In the seven-layer Open System Interconnection (OSI) model, network firewalls are at levels one to three (L1-Physical Wiring, L2-Data Link and L3-Network). Meanwhile, load balancing happens between layers four to seven (L4-Transport, L5-Session, L6-Presentation and L7-Application).

Load Balancers
As an organization meets demand for its applications, the load balancer decides which servers can handle that traffic. This maintains a good user experience. Load balancers manage the flow of information between the server and an endpoint device (PC, laptop, tablet or smartphone). The server could be on-premises, in a data center or the public cloud. The server can also be physical or virtualized. The load balancer helps servers move data efficiently, optimizes the use of application delivery resources and prevents server overloads. Load balancers conduct continuous health checks on servers to ensure they can handle requests. If necessary, the load balancer removes unhealthy servers from the pool until they are restored. Some load balancers even trigger the creation of new virtualized application servers to cope with increased demand. Traditionally, load balancers consist of a hardware appliance. Yet they are increasingly becoming software-defined. This is why load balancers are an essential part of an organization’s digital strategy.
Load balancers have different capabilities, which include:
- L4 — directs traffic based on data from network and transport layer protocols, such as IP address and TCP port.
- L7 — adds content switching to load balancing. This allows routing decisions based on attributes like HTTP header, uniform resource identifier, SSL session ID and HTML form data.
- GSLB — Global Server Load Balancing extends L4 and L7 capabilities to servers in different geographic locations.
Why Load Balancing?
There is a limitation to the number of requests a single computer can handle at a given time. When faced with a sudden surge in requests, your application will load slowly, the network will time out, and your server will creak. You have two options: scale up or scale out.

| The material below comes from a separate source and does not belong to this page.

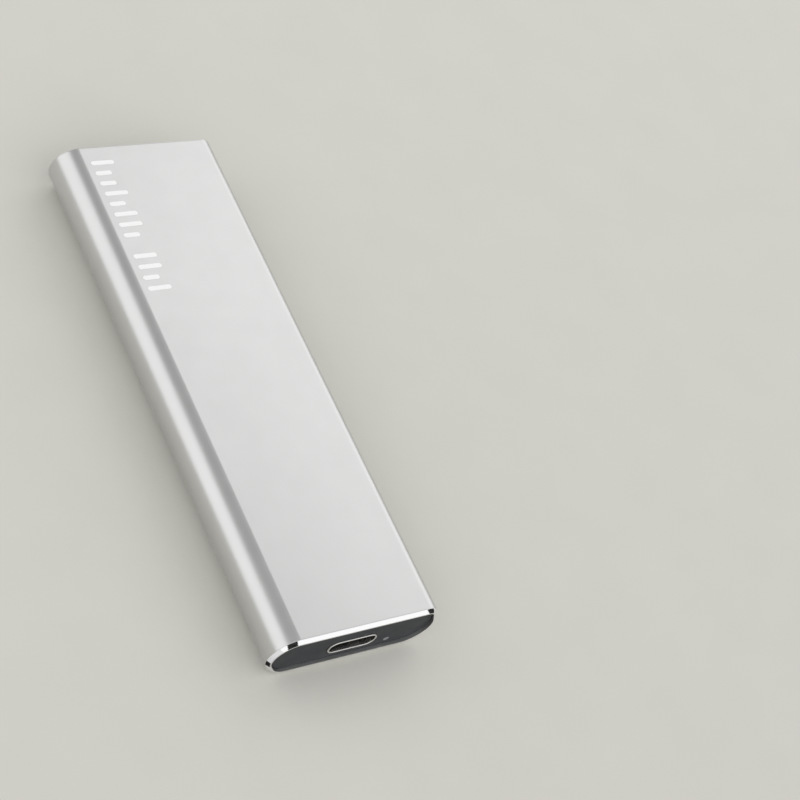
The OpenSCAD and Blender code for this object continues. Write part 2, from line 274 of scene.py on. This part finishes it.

When you scale up (vertical scale), you increase the capacity of a single machine by adding more storage (Disk) or processing power (RAM, CPU) to an existing single machine as needed on demand. But scaling up has a limit — you’ll get to a point where you cannot add more RAM or CPUs.
A better strategy is to scale out (horizontal scale), which involves the distribution of loads across as many servers as necessary to handle the workload. In this case, you can scale infinitely by adding more physical machines to an existing pool of resources.
Load Balancing and Security
Load Balancing plays an important security role as computing moves evermore to the cloud. The off-loading function of a load balancer defends an organization against distributed denial-of-service (DDoS) attacks. It does this by shifting attack traffic from the corporate server to a public cloud provider. DDoS attacks represent a large portion of cybercrime as their number and size continues to rise. Hardware defense, such as a perimeter firewall, can be costly and require significant maintenance. Software load balancers with cloud offload provide efficient and cost-effective protection.
Load Balancing Algorithms
There are a variety of load balancing methods, which use different algorithms best suited for a particular situation.
- 
Least Connection Method — directs traffic to the server with the fewest active connections. Most useful when there are a large number of persistent connections in the traffic unevenly distributed between the servers. 
- 
Least Response Time Method — directs traffic to the server with the fewest active connections and the lowest average response time. 
- 
Round Robin Method — rotates servers by directing traffic to the first available server and then moves that server to the bottom of the queue. Most useful when servers are of equal specification and there are not many persistent connections. 
- 
IP Hash — the IP address of the client determines which server receives the request. 
The Benefits
Load balancing can do more than just act as a network traffic cop. Software load balancers provide benefits like predictive analytics that determine traffic bottlenecks before they happen. As a result, the software load balancer gives an organization actionable insights. These are key to automation and can help drive business decisions. The benefits of load balancing include the following:
- 
Prevents Network Server Overload 
 When using load balancers in the cloud, you can distribute your workload among several servers, network units, data centers, and cloud providers. This lets you effectively prevent network server overload during traffic surges.
- 
High Availability 
 The concept of high availability means that your entire system won’t be shut down whenever a system component goes down or fails. You can use load balancers to simply redirect requests to healthy nodes in the event that one fails.
- 
Better Resource Utilization 
 Load balancing is centered around the principle of efficiently distributing workloads across data centers and through multiple resources, such as disks, servers, clusters, or computers. It maximizes throughput, optimizes the use of available resources, avoids overload of any single resource, and minimizes response time.
- 
Prevent a Single Source of Failure 
 Load balancers are able to detect unhealthy nodes in your cluster through various algorithmic and health-checking techniques. In the event of failure, loads can be transferred to a different node without affecting your users, affording you the time to address the problem rather than treating it as an emergency.